C’est là où on m’oppose une objection : à quoi sert de régner si c’est pour régner sur un champ de ruines ?
Quelle serait l’intérêt du dictateur ultime, celui qui peut anéantir toute vie, donc ceux sur qu’il domine de son écrasant pouvoir, donc la possibilité même d’exercer son pouvoir ?
C’est le grand paradoxe du tyran métaphysique : s’il tue tous ses sujets, il perd la possibilité même de les dominer.
Lorsqu’il est utilisé, le pouvoir ultime détruit le pouvoir lui-même.
L’essence du pouvoir violent est le néant.
Le pouvoir spirituel est lui-même la négation du pouvoir violent : il tient comme le dit Levinas dans cette seule maxime : « tu ne tueras point ».
Mais parce qu’il n’intègre pas la notion de limites, le pouvoir ultime détruit tout y compris lui-même.
L’essence du pouvoir ultime réside dans ce que Nietzsche appelle le néant, celui qui détruit les valeurs.
Le pouvoir ultime, c’est le néant.
Mais le pouvoir ultime, c’est aussi la technique ultime.
En effet, pour imposer son pouvoir au reste de l’univers, le tyran ultime a besoin de l’arme ultime qui est la technique ultime.
Il n’y a plus de lucidité dans le tyran à ce moment la : il n’est pas celui qui utilise l’arme ultime ; il est celui qui est manié par l’essence de la technique : cette essence est le néant.
Voila, j’arrive à mon point : l’essence de la technique est le néant.
Parce qu’il est un être technique, l’humain est un être destructeur et autodestructeur, ce qui est le même.
Nous sommes via le progrès technique, le néant en marche et nous pouvons dire comme Oppenheimer citant la Bagavad Gita : « je suis le destructeur des mondes ».
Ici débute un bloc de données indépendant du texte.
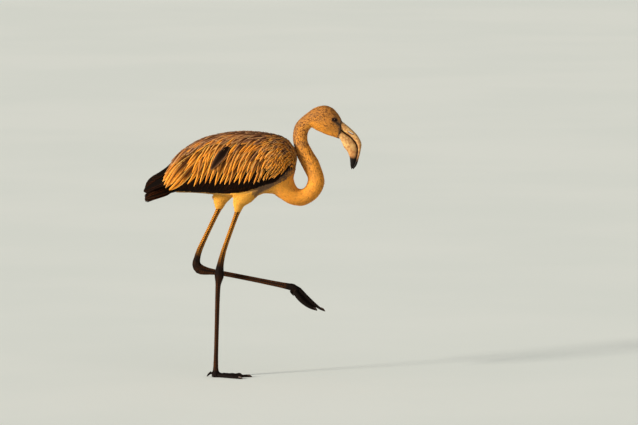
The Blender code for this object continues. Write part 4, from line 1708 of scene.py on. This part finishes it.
@dataclass
class Wings:
    """Both folded wings: primaries, secondaries, coverts, tertials and scapulars, and the back's feathers."""

    seed: int = 7
    # Each kind: length, half width, where it narrows, how fast, height of tip and root, camber, roll, stray.
    secondary: Cut = Cut(92, 9.0, 0.6, 3.0, -2.2, -5.0, 0.5, 4.0, 1.5, dark=0.99, fringe=0.16)
    covert: Cut = Cut(86, 7.8, 0.34, 1.5, 0.4, -4.0, 1.9, 9.0, 4.2, fringe=0.6)
    lesser: Cut = Cut(30, 4.2, 0.4, 2.0, 0.6, -2.6, 0.7, 4.0, 6.0, fringe=0.62)
    scapular: Cut = Cut(116, 7.4, 0.5, 2.2, 1.5, -2.4, 1.2, 6.0, 3.0, fringe=0.5)
    tertial: Cut = Cut(112, 8.6, 0.5, 2.0, 1.2, -2.6, 1.3, 7.0, 3.0, fringe=0.6)
    primary: Cut = Cut(116, 10.0, 0.62, 2.6, -1.0, -5.5, 0.4, 3.0, 0.8, dark=0.99, fringe=0.22)
    # The loose feather is dark partly in its own colour, partly as painted shadow of the gap beside it.
    loose: Cut = Cut(68, 11.0, 0.4, 1.8, 0.6, -2.4, 0.3, 2.0, 0.5, dark=0.8, fringe=0.8)
    mantle: Cut = Cut(56, 6.4, 0.45, 2.2, 1.8, -1.8, 0.7, 3.0, 4.0, fringe=0.7)
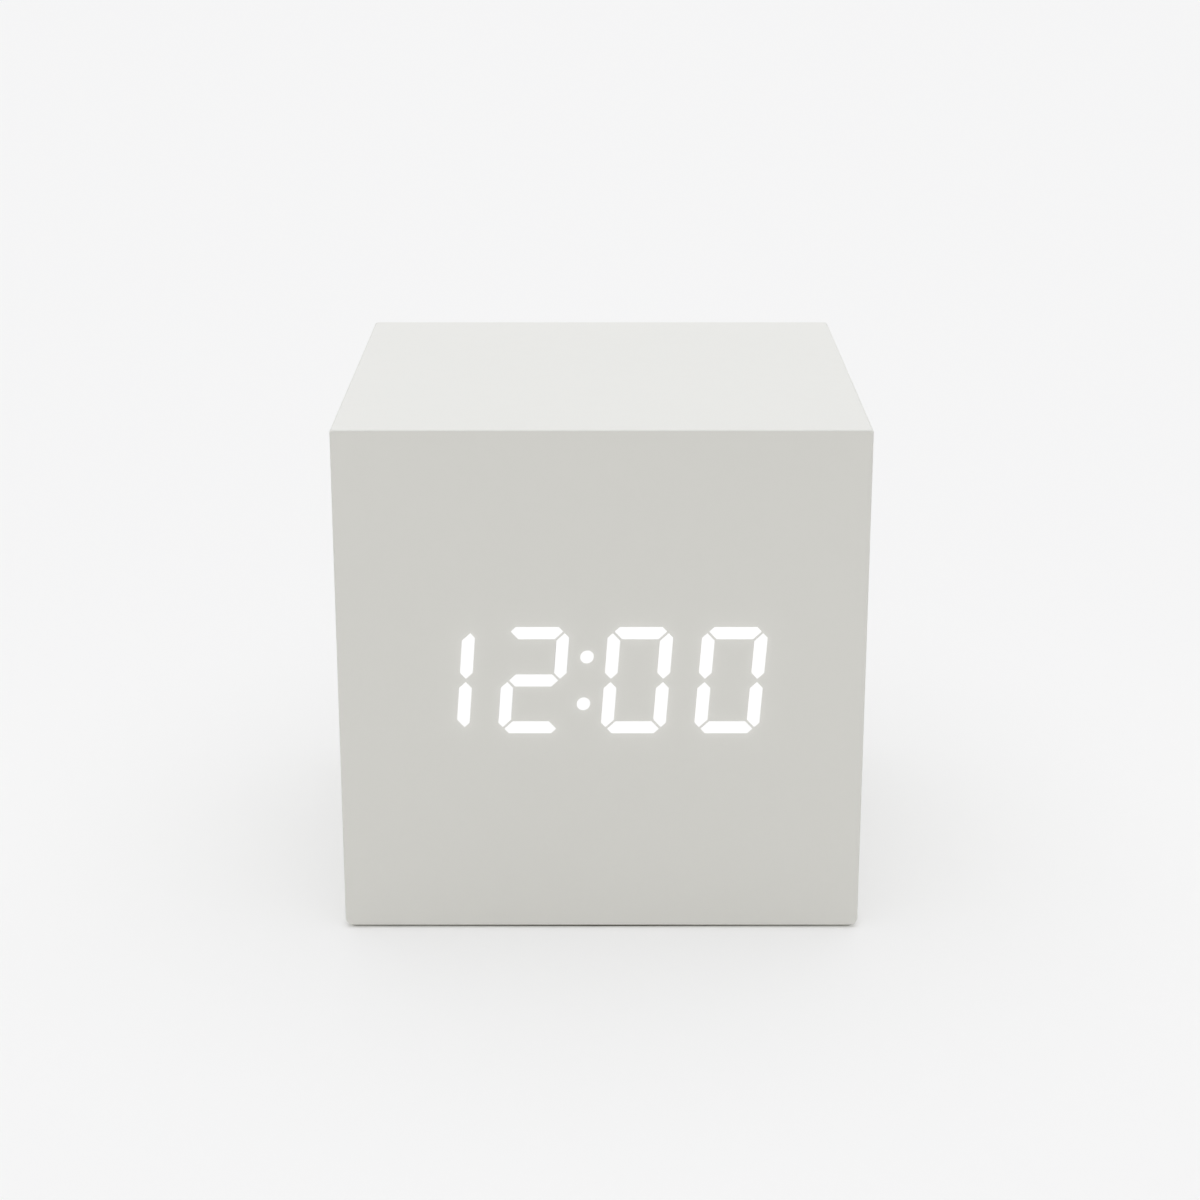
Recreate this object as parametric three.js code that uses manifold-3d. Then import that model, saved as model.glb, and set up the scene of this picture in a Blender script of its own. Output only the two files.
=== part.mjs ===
import * as THREE from 'three';
import { mergeVertices } from 'three/addons/utils/BufferGeometryUtils.js';
import Module from 'manifold-3d';

// Cube alarm clock, in millimetres. X runs to the right seen from the front, Y from front to
// back, Z up. The origin is on the table, under the middle of the case.

// Case walls and edges
const wallThickness = 6;
const frontWallThickness = 3;
const skinThickness = 0.8;
const edgeRadius = 0.35;
const topCornerSoftening = 0.05;
const bottomCornerRadius = 0.95;

// Feet
const footDiameter = 6;
const footProud = 0.3;
const footRecessDepth = 1.2;
const footEdgeRadius = 0.2;
const footSideInset = 7;
const footMargin = 1;

// Clearances
const seatGap = 0.2;
const slideGap = 0.2;
const screwGap = 0.15;
const windowGap = 0.03;
const cutOverrun = 1;
const weldDepth = 0.3;

// Digits, a slanted row of four with a colon between the middle two. The row stands a little left
// of the middle of the face and a little above it.
const displayX = -2.1;
const displayRise = 0.7;
const digitWidth = 8.35;
const digitHeight = 14.45;
const digitGap = 1.7;
const barStroke = 1.6;
const barGap = 0.36;
const digitCornerClip = 1.45;
const colonDotDiameter = 1.7;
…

Nous illuminons le cosmos de nos merveilles et horreurs. Mais cette illumination fugace au regard de la vie et du cosmos n’est pas un flamboiement : c’est une gigantesque explosion métaphysique, une bombe à réalité.
Le paradoxe de Fermi nous enseigne ceci : ce qui se joue sur Terre actuellement s’est joué, se joue et se jouera sur des myriades de mondes habités de peuples sentients.
La technique est une porte entrouverte sur le grand abîme d’où les forces insondables du néant se déversent.
L’essence de la vie sentiente est de s’effondrer sous l’impulsion de la Grande Machine.
Nous sommes comme les bisons fous qui se jettent de la falaise ;
Nous aimons tellement nos techniques (nous ne pouvons « décrocher » qu’au prix d’un immense effort), nous sommes tellement aveuglés à l’essence de la technique (qui est de tout détruire), nous nous sommes tellement leurrés dans la religion de la Machine qui est la religion du Néant, que notre destruction est à présent certaine, inéluctable.

Que faire ?
Le néant est à présent programmé. Le silence qui est la matrice de tout va recouvrir le cosmos.
Nous ne serons pas des dieux. Tout juste des fous, des nains, des avortons qui se prennent pour des dieux et qui ne peuvent comme Héphaïstos se mouvoir sans des béquilles d’or.
Puisque le temps nous est compté, devons-nous nous abandonner comme les foules à l’ivresse du nihilisme qui est la vénération du néant ?
Au crépuscule de sa vie, Heidegger affirmait : « seul un dieu peut encore nous sauver ».
C’était – en tant qu’anarchiste chrétien – aussi l’hypothèse de Jacques Ellul.
J’ai parlé de renversement de l’histoire ou la technique n’était plus l’émanation de la lumière du logos mais des ténèbres d’une nouvelle foi techno fétichiste.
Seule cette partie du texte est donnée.